By ‘torture’ do you mean ‘waterboarding?’ If so, then it should be noted that waterboarding is routinely done to many members of the Armed Forces for training purposes. Are they also being “tortured?”
It is “wrong and unbecoming of this great university to blithely refer to him as a ‘torture defender,’? and this “biased rhetoric” is expected from only “some kind of socialist publication”?
Maybe a wee bit overblown?
Such strident rhetoric and exaggerated stance undermine your argument, as they themselves are “unbecoming”. Individual writers/editors choose a headline, and it runs. I don’t think we need to take it to the Rector and Visitors. There is no conspiracy to avoid using the ridiculous term “enhanced interrogation” (which is so silly it always appears in quotation marks). No one owes anyone an apology (except maybe Woo).
Guess I’m a “torture defender” defender.
Mark and Bianca… “Torture Defender” was a poor choice of words and inciteful in its intent; and it wasn’t particularly creative as you simply piggybacked on the ill-described “torture memos”. The principle of free speech says UVA should give him a podium. One doesn’t have to agree with him… don’t even have to attend the lecture (which most of you didn’t). In the end, he did his job… which was to interpret the law in favor of his employer; just like lawyers everywhere do on a daily basis. Remember, ethics is no more within the purview or a lawyer than it is a journalist.

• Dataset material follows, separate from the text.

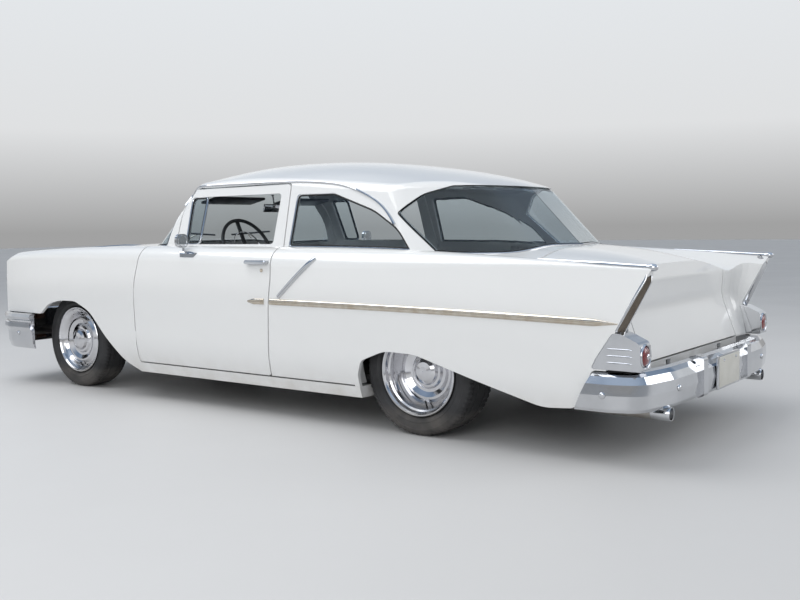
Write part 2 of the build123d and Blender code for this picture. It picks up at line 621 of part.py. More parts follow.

In addition to the posted objections regarding editorializing, allow me to object simply to the frequent use of the word “torture” in today’s political debate. If you do not like “enhanced interrogation” find some other politically-loaded phrase. However to use “torture” tragically diminishes the horrors inflicted upon a range of victims over the centuries who have endured true, severe physical and psychological damage. I find it impossible to put the our current prisoners’ treatment in the same category regardless of claims that have been made by Gitmo prisoners or their political allies. Actual victims from past history deserve more reverence than to dilute their suffering in order for you to make current political points.